Ce jour-là, Modibo Sidibé, pour l’une des rares sorties publiques du genre où il apparaît personnellement à côté des autres, a été à la fois très volubile et pertinent. Il a donné l’occasion de faire apprécier son énorme capacité d’analyse des questions territoriales et sécuritaires pour lesquelles il n’est pas le dernier de la classe, en termes de propositions de solutions.
Mais lorsque Soumaïla est arrivé vers la fin de la conférence pour rendre compte de sa réunion, cela ne lui a pas suffi. Certainement à cause de la présence trop pesante de Modibo Sidibé, Soumaïla a presque monopolisé la parole, pour quasiment refaire la conférence de presse, revenant sur des questions qui ont même été discutées en son absence. Dès lors, les observateurs avertis avaient compris qu’entre Modibo Sidibé et Soumaïla Cissé, cela renvoie à la fameuse histoire des deux béliers bien cornus que l’on tente de faire partager un repas dans un même récipient…
Au niveau de cette même opposition qui vient d’enregistrer la formation d’un nouveau bloc appelé ” Nouveau pôle de gauche ” dirigé par Modibo Sidibé, il y avait auparavant la création d’un autre groupe tiré par l’Adp-Maliba qui s’est renforcée de députés démissionnaires de la Majorité parlementaire.

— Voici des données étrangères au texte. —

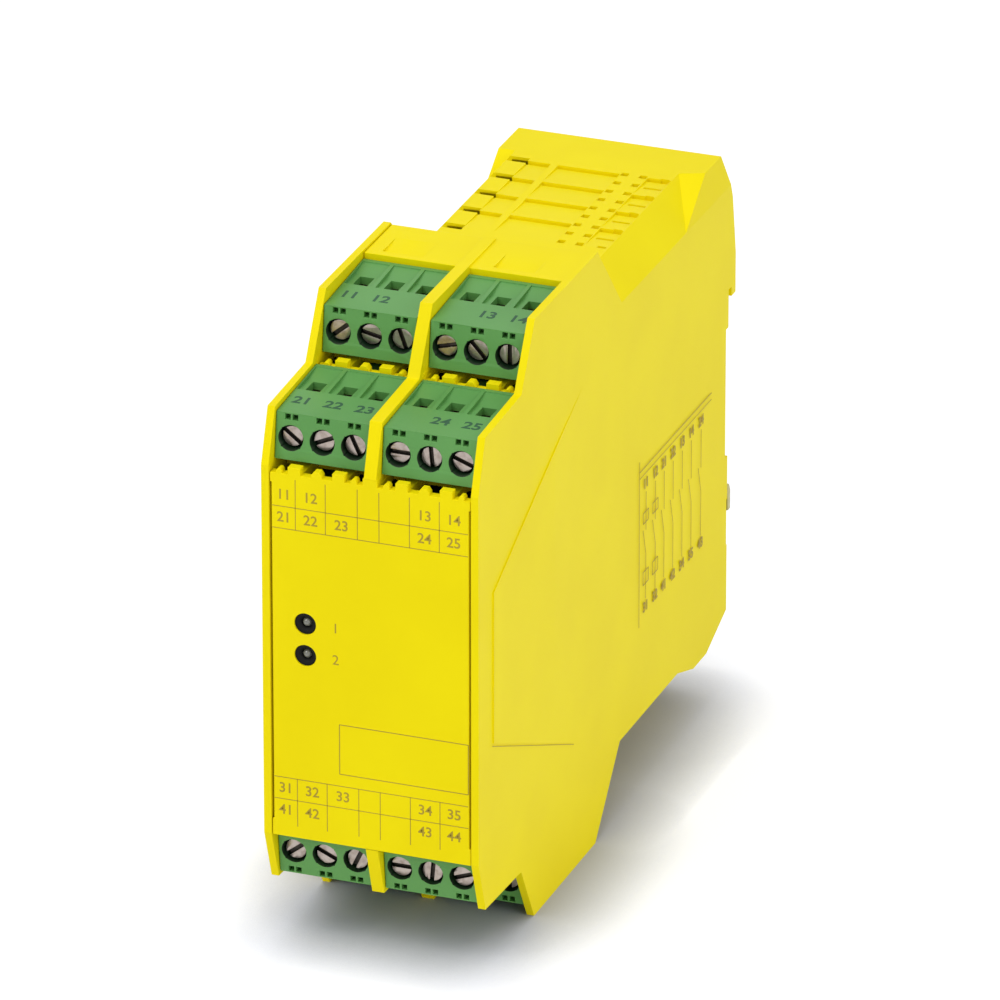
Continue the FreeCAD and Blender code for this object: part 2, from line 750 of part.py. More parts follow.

De l’autre côté, notamment à la Majorité, c’est donc aussi normal que la machine électorale Adéma-Pasj, après avoir jaugé sa force de frappe aux élections communales, puisse aspirer à assurer l’alternance, refusant ainsi l’embrigadement derrière IBK que l’on tente de lui imposer, en passant par un chantage en ce qui concerne sa participation au gouvernement. Tout comme Oumar Mariko a déjà annoncé les couleurs pour 2018 où il sera candidat, aux côtés de Moussa Mara.
C’est dire que c’en est fini du vernis unitaire. Place donc à la realpolitik qui s’accommode de concilier les grands principes et les basses manœuvres, tout ce qui compte étant la conquête du pouvoir. Ce qui représente l’essence et la quintessence même de la création des partis politiques.